§ **Problem details**: Locate the line that contains "The OpenSCAD and" and the line that contains "sump's outlines as". Copy both of them exactly, together with every line between them, and no others.

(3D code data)
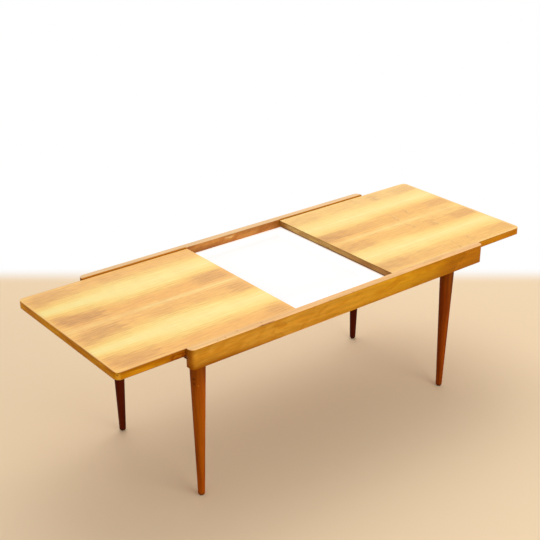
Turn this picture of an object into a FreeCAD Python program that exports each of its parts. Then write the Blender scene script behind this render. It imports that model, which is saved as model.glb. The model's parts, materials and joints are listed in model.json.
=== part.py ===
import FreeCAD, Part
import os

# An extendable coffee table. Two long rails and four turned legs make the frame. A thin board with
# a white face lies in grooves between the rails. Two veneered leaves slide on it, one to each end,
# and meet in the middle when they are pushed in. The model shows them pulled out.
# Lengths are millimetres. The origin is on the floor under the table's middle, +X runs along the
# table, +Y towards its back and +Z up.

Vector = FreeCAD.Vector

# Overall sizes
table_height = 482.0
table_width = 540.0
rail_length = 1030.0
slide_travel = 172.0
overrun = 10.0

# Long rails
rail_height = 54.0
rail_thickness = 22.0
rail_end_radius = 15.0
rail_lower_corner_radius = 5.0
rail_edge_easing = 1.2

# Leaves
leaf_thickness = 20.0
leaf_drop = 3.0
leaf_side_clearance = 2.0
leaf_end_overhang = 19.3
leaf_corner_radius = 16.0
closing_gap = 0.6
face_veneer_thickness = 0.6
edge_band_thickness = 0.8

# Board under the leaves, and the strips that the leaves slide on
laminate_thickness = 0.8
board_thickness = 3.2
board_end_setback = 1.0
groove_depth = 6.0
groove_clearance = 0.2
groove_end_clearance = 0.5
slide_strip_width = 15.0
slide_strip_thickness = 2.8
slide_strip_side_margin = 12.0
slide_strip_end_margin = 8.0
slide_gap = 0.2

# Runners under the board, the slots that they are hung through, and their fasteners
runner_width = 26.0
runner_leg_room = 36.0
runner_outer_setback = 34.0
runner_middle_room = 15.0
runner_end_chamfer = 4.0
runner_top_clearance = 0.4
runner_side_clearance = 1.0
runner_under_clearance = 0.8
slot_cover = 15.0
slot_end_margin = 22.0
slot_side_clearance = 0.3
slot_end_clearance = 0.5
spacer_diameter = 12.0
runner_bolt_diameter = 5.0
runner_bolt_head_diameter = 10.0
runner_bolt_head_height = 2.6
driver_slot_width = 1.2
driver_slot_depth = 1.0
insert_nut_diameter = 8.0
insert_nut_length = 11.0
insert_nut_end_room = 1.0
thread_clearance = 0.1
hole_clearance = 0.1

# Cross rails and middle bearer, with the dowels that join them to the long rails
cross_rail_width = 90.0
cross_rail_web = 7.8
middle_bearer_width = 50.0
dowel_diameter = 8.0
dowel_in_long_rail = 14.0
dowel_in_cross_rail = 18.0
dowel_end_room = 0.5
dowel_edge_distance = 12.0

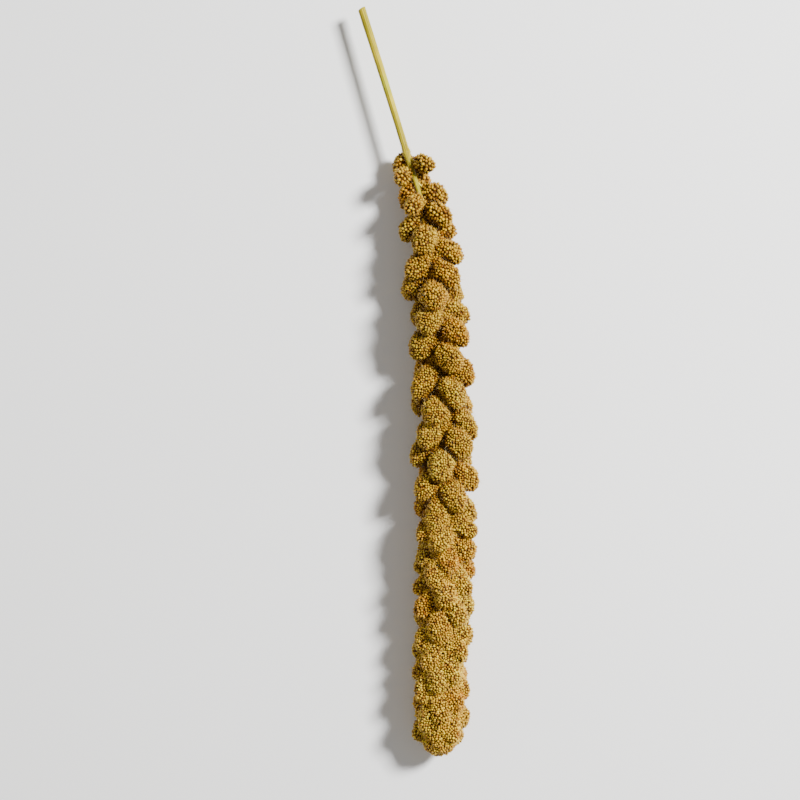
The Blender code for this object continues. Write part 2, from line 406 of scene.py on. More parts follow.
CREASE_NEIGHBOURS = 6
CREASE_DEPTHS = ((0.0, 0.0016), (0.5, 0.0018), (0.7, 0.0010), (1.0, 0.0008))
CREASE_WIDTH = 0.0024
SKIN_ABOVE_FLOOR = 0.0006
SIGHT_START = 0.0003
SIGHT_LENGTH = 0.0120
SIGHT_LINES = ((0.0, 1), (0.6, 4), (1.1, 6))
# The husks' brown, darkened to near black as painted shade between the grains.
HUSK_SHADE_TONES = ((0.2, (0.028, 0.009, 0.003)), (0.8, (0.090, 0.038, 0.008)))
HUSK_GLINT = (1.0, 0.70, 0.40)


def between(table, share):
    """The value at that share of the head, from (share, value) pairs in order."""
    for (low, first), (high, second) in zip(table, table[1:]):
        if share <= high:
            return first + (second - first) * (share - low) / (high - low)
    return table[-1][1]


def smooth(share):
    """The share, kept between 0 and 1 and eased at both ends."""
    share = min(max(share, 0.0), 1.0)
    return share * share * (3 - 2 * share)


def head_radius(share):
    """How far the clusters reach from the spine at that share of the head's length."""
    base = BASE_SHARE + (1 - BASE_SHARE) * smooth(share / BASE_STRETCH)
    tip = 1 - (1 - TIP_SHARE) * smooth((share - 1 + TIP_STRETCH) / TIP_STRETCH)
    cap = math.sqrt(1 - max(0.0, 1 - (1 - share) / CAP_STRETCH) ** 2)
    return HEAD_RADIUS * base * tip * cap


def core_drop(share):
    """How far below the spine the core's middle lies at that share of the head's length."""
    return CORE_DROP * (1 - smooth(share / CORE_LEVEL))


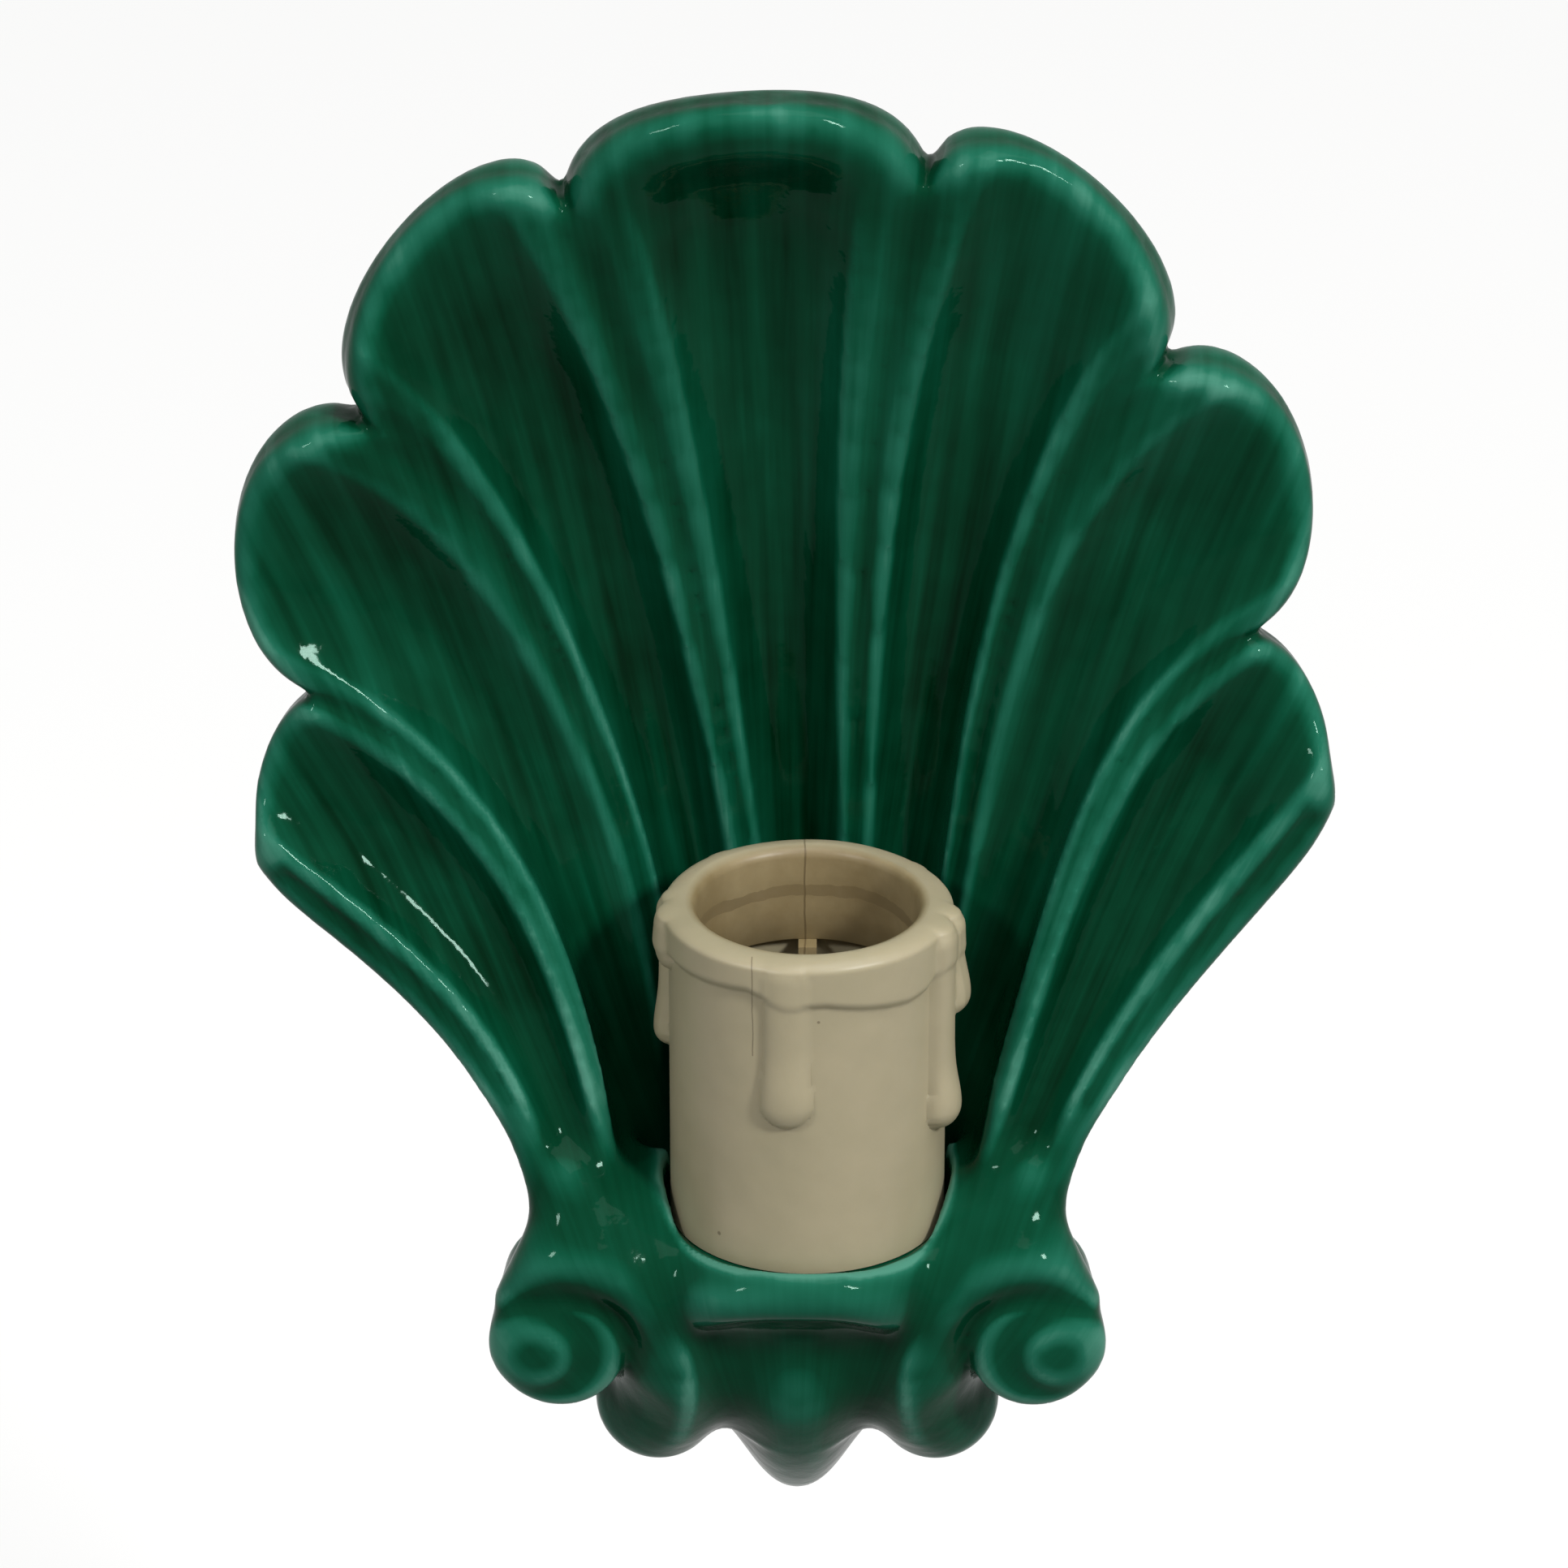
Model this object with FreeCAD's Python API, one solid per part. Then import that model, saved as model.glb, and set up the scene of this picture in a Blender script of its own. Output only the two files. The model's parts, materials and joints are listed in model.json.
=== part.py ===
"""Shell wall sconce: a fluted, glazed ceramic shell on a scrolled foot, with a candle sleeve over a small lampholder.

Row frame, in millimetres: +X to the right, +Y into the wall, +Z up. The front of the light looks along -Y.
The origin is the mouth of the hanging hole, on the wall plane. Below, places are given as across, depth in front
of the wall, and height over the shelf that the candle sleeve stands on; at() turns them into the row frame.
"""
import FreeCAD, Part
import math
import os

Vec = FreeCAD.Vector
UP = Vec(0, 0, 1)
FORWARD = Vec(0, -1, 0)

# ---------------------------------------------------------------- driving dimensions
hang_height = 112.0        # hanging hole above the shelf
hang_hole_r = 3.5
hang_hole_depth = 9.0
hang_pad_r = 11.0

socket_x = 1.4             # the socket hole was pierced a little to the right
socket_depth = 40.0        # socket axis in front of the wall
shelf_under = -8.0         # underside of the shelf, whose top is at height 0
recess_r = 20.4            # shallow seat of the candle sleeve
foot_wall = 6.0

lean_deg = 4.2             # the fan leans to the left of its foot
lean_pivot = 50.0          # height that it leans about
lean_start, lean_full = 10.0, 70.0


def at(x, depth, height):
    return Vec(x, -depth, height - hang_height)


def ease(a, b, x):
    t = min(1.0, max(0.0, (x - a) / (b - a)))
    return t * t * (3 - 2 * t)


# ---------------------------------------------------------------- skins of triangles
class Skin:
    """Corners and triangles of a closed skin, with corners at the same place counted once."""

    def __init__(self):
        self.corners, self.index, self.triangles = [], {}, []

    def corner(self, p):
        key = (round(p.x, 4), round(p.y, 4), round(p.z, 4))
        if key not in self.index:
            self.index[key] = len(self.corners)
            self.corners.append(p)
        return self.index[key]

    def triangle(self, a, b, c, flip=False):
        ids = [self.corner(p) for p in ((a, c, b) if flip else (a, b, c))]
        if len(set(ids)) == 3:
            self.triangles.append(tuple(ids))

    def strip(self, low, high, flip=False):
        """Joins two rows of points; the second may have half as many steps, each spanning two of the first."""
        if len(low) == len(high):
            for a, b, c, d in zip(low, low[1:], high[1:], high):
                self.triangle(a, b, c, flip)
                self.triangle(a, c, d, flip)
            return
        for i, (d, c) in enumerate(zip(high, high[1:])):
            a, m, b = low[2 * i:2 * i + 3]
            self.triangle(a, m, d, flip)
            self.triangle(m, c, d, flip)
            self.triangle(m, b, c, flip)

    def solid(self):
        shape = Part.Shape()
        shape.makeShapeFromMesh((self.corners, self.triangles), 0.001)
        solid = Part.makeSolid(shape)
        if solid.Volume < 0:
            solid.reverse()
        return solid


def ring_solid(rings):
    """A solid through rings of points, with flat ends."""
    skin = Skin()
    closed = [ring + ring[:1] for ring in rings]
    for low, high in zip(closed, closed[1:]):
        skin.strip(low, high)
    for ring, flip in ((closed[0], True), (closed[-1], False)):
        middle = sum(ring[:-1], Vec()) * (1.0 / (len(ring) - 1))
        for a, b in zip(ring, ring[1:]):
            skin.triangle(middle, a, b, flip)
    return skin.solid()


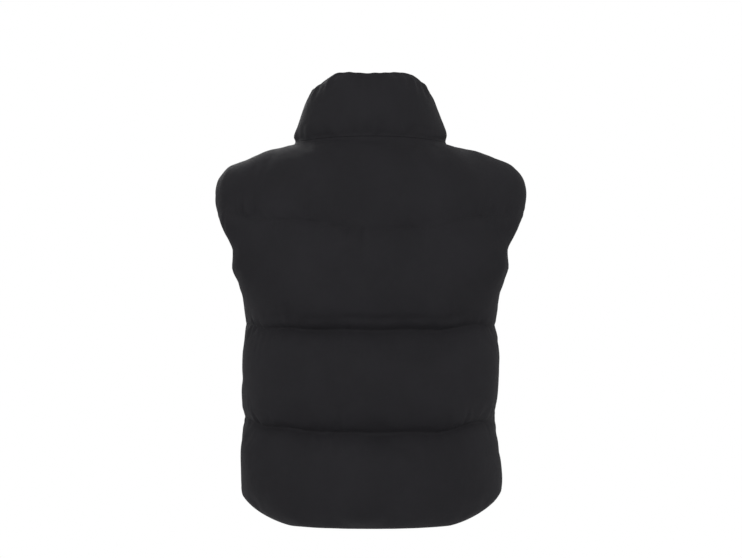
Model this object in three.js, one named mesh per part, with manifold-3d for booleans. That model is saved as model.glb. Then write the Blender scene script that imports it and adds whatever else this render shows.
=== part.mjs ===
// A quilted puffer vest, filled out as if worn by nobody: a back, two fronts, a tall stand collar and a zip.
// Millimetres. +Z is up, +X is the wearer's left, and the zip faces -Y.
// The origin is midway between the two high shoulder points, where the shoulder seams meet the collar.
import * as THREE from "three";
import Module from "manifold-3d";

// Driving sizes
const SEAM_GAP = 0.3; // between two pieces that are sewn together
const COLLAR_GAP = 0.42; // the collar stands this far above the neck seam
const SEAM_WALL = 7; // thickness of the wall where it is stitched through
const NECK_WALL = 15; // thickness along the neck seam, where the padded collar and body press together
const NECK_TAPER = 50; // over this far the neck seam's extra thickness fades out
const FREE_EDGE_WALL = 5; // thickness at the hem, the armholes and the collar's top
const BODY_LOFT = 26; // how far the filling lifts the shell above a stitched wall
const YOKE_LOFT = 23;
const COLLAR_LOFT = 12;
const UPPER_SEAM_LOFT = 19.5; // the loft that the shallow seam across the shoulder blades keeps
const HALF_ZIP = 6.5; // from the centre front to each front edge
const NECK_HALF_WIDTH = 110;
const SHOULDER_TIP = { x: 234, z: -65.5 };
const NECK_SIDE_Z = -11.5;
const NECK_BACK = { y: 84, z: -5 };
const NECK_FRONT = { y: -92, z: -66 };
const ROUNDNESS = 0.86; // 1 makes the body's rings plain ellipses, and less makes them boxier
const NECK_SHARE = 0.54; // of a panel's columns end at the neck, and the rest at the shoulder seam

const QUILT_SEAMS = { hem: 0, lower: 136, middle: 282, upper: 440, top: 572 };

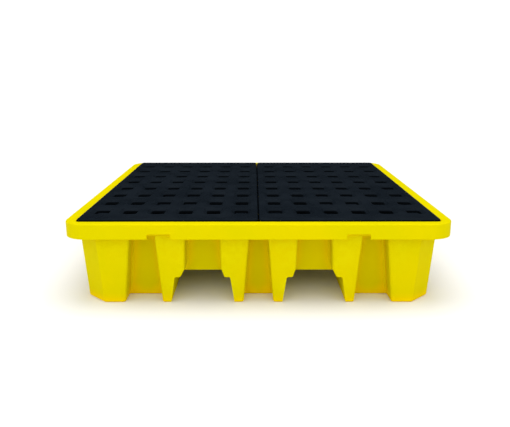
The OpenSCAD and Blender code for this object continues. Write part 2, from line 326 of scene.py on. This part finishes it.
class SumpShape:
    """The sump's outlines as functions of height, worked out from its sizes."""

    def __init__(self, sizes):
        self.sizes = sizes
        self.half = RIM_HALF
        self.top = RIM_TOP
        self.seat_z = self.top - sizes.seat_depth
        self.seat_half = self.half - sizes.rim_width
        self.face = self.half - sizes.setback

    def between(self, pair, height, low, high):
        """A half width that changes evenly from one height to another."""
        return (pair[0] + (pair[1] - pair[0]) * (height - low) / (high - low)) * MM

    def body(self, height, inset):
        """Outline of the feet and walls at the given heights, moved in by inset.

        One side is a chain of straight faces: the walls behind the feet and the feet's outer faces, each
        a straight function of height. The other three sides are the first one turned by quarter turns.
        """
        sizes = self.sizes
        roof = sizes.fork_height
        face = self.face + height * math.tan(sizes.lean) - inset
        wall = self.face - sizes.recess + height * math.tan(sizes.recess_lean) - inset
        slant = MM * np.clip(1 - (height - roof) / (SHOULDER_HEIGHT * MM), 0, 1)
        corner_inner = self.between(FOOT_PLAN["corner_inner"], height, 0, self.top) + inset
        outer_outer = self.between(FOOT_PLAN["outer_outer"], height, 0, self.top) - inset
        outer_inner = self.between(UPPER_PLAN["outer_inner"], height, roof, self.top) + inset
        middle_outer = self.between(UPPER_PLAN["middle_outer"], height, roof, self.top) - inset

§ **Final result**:
The OpenSCAD and Blender code for this object continues. Write part 2, from line 326 of scene.py on. This part finishes it.
class SumpShape:
    """The sump's outlines as functions of height, worked out from its sizes."""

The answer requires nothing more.